En 1833, un emprunt était nécessaire, et je disais, en attendant que cet emprunt soit contracté, il est utile que le gouvernement puisse émettre une certaine quantité de bons du trésor, afin d’attendre l’occasion la plus favorable pour emprunter, et de n’être pas à la merci de prêteurs. Alors on décréta les bons du trésor dans le sens que j’ai indiqués d’abord, et ensuite dans le sens dont je viens de parler, c’est-à-dire, pour donner au gouvernement le temps, les moments favorables pour emprunter.
Depuis cette loi, on a fait des bons du trésor une ressource permanente ; cependant y a-t-il une nation à qui un semblable mode d’émission puisse moins convenir qu’à la Belgique ? La Belgique, dans mon opinion, placée comme elle est, doit être prévoyante, doit avoir plutôt des sommes accumulées que d’être sous le poids d’un remboursement non prévu.
En effet, si dans un an, si dans 18 mois, contre toute prévision, des événements graves surgissaient en Europe, le gouvernement belge serait peut-être appelé à faire des dépenses extraordinaires ; car notre neutralité sera respectable si nous savons la faire respecter ; c’est dans ce moment où le gouvernement aurait besoin de trouver 20 ou 25 millions pour mettre notre armée sur un pied convenable que le crédit public serait plus ou moins compromis chez toutes les nations, et, cependant, il faudrait, en outre, faire face aux demandes de payement de 15 ou 18 millions de bons du trésor : c’est là un non-sens.
Qu’on vienne dire que la France et l’Angleterre ont des émissions de bons du trésor ; mais, messieurs, il n’y a pas de comparaison possible ici ; ces nations décident elles-mêmes de la guerre et de la paix ; elles peuvent à l’avance prendre leurs précautions. La Prusse, bien qu’elle désire le maintien de la paix, a plus de 150 millions dans ses coffres ; c’est qu’elle prévoit les crises, et qu’elle veut y faire face. Ce qui est vrai pour la Prusse est vrai pour la Belgique.

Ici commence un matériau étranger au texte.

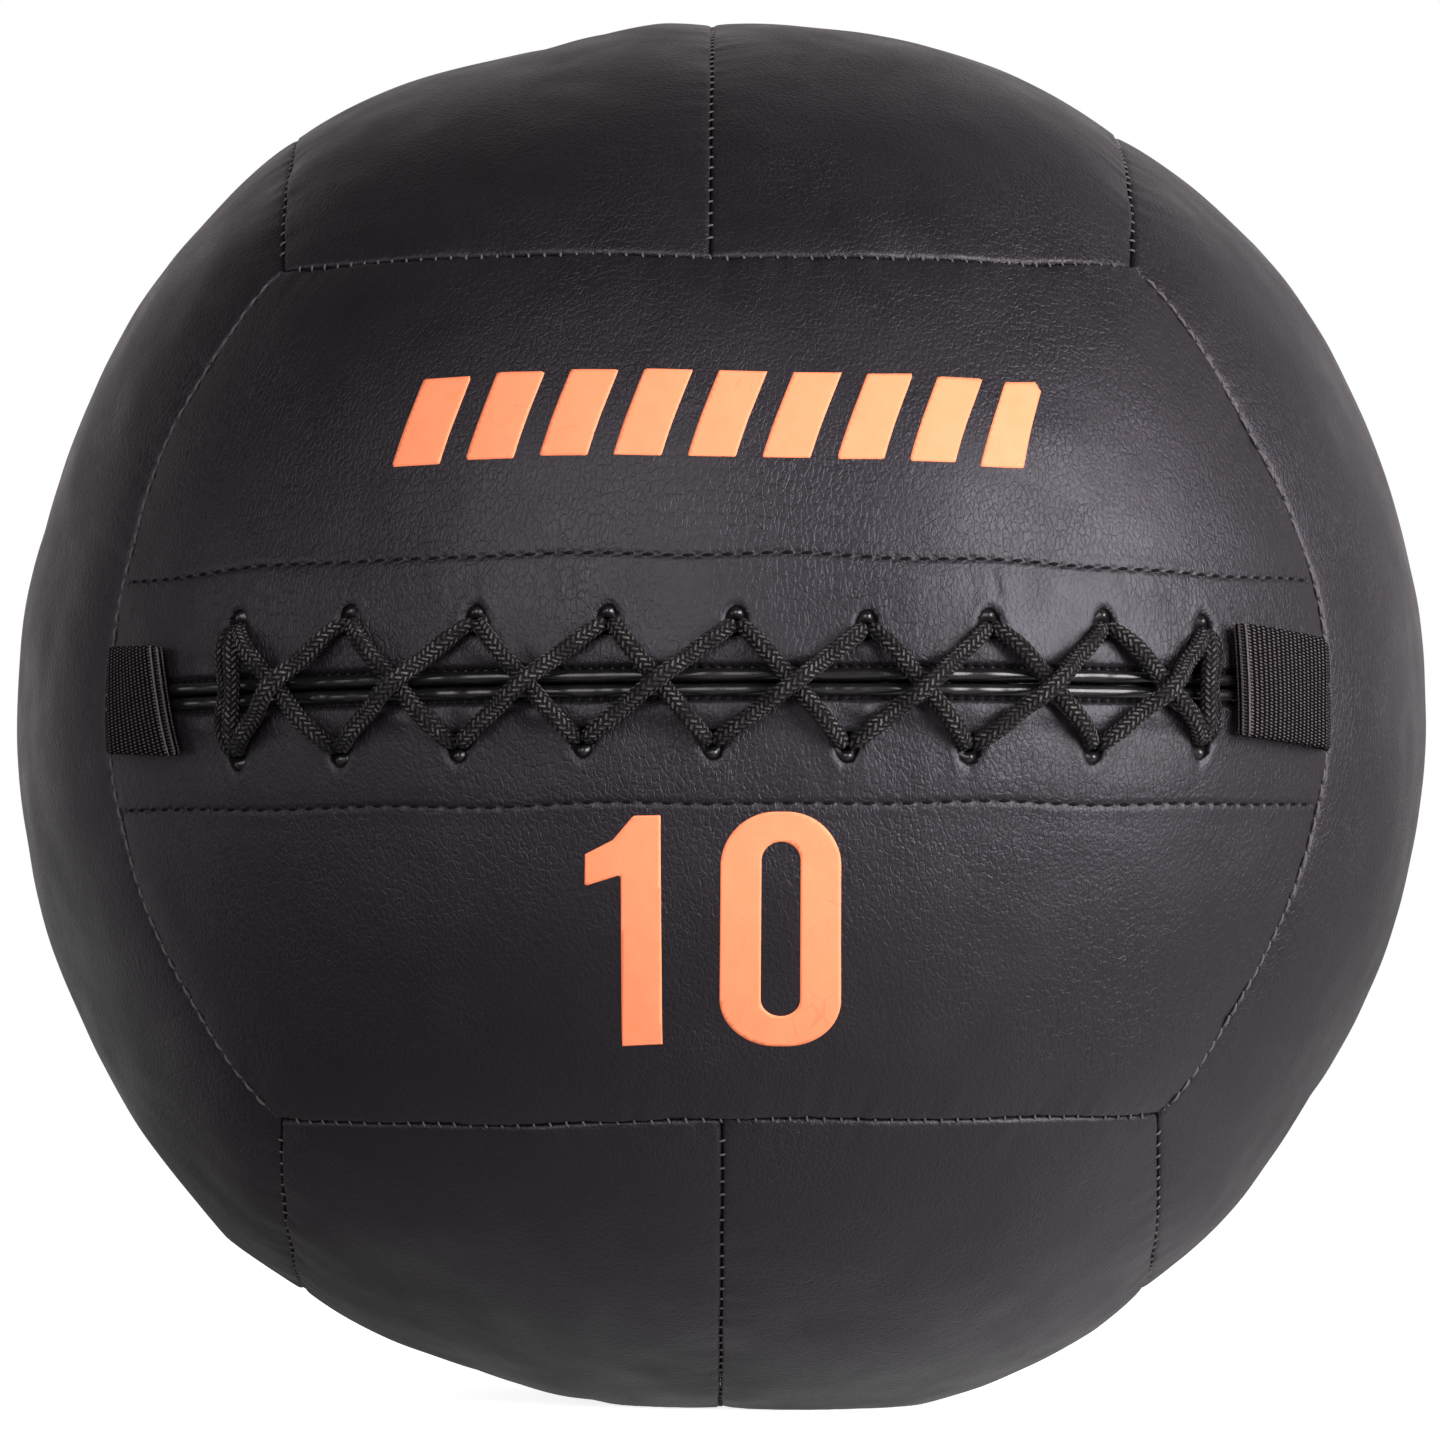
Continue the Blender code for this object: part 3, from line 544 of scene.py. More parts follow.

Mais si la France et l’Angleterre, maîtresses des événements, peuvent prendre des précautions contre ces événements, il y a encore une considération favorable à ces pays et qu’il ne faut pas perdre de vue. C’est que la France et l’Angleterre trouvent toujours dans leurs pays les fonds dont elles ont besoin ; et telle n’est pas notre situation. Quand la France emprunte, elle emprunte à elle-même ; elle est à la fois prêteur et emprunteur ; il en est de même en Angleterre. Les fonds français sont en France ; les fonds anglais sont en Angleterre ; pour la Belgique, la plupart de ses fonds sont à l’étranger ; dans un moment de crise on ne pourrait donc pas faire un emprunt en Belgique, puisqu’elle ne peut pas prendre sa propre dette. Cependant, pendant les moments favorables, au lieu d’accumuler pour les temps de crise on prend un système qui peut grossir l’orage.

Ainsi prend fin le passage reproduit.